** To be done **
Please output the data below exactly as given, starting at its first line and stopping after the line that contains "around the rim.".

— Start —

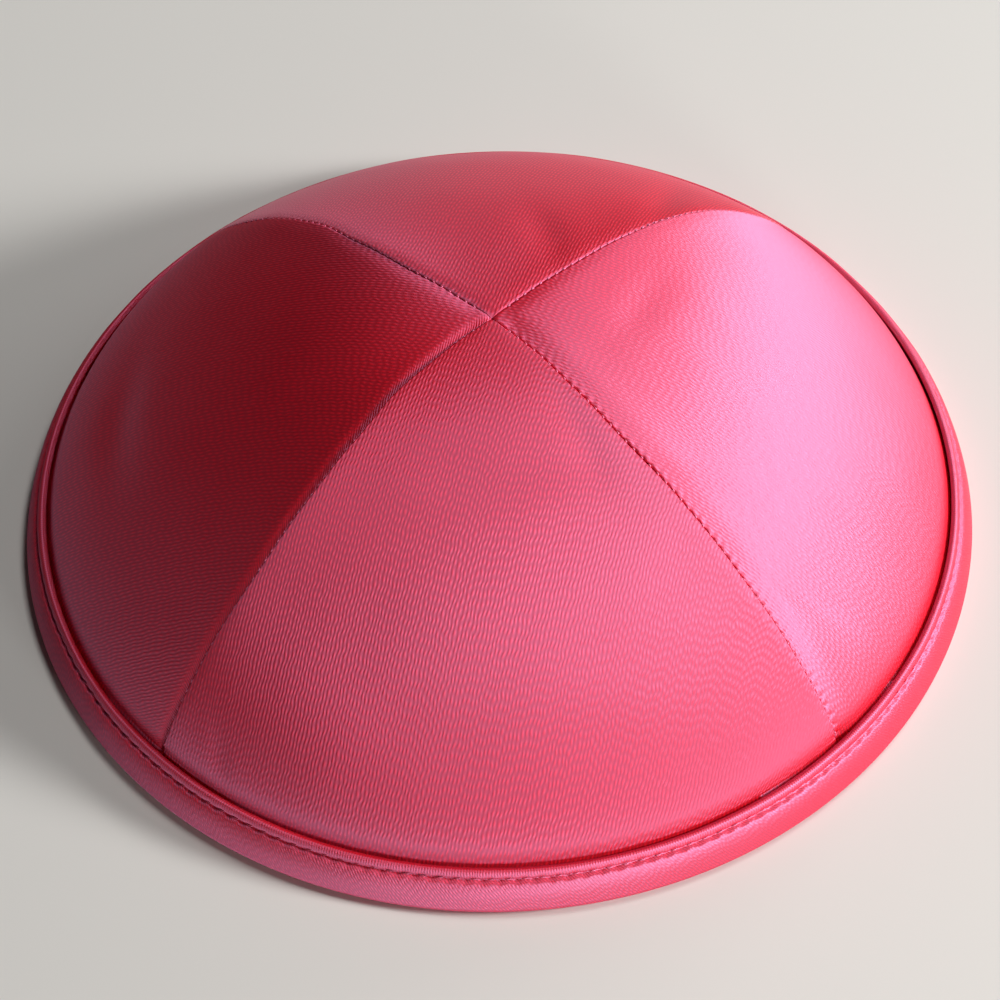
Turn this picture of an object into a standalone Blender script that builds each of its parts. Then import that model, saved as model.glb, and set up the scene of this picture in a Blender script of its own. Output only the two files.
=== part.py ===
"""A satin kippah, dome up: four sewn gores and a folded binding around the rim.

Units are metres, +Z is up, and the kippah rests on the plane z = 0 with its middle at the origin.
The front gore faces -Y, and the four seams run down the diagonals between the gores.
"""
import math

import bmesh
import bpy
import numpy as np

# Rim and crown
rim_radius = 0.0850        # from the middle to the outermost point of the binding
crown_rise = 0.0443        # from the lip of the binding up to the top of the crown
crown_roundness = 2.25     # power of the dome's curve: 2 is a parabola, more has a flatter top
crown_fullness = 0.83      # how steeply it leaves the lip: 1 slants in at once, less goes up first
gore_flatness = 0.60       # how straight a level cut across a gore is at the top: 0 round, 1 straight
gore_rounding = 2.2        # how late a gore turns from straight to round on its way down

# Cloth
gore_wall = 0.0012         # satin, backing and facing of a gore together
seam_gap = 0.0003          # between two gores along their seam
seam_dip = 0.0003          # how far a gore's edge rolls under at its seam
seam_roll = 0.0012         # how wide that rolled edge is

# Binding
binding_width = 0.0084     # up the slope, from its fullest point to its lip
binding_steepness = math.radians(66.0)
binding_ply = 0.0010       # folded satin on each side of the gores
binding_fullness = 0.0018  # height of its fullest point over the table
binding_roll = 0.0009      # how far its lower fold curls in from the fullest point
foot_width = 0.0024        # flat ring where the lower fold rests
fit_clearance = 0.0004     # between the gores and the binding around them
tuck_depth = 0.0062        # how far the gores reach down inside the binding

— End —

** Written reply **
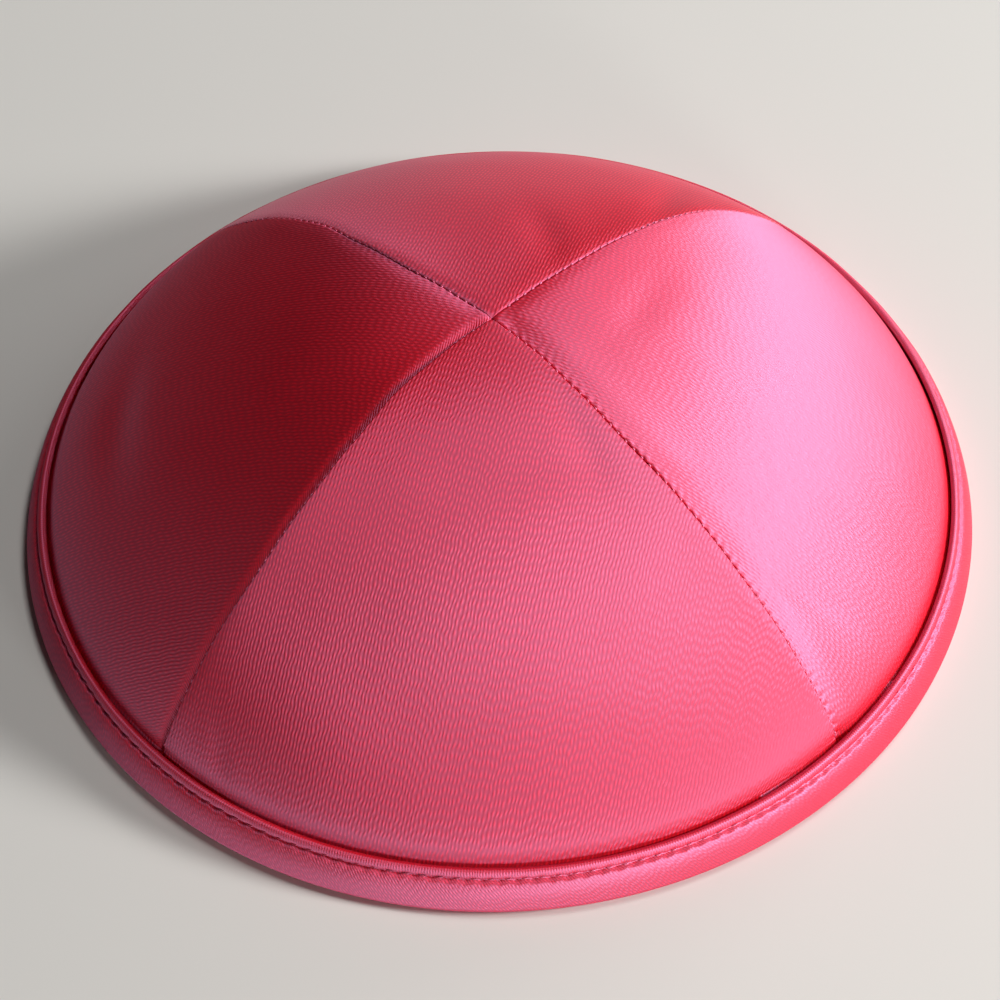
Turn this picture of an object into a standalone Blender script that builds each of its parts. Then import that model, saved as model.glb, and set up the scene of this picture in a Blender script of its own. Output only the two files.
=== part.py ===
"""A satin kippah, dome up: four sewn gores and a folded binding around the rim.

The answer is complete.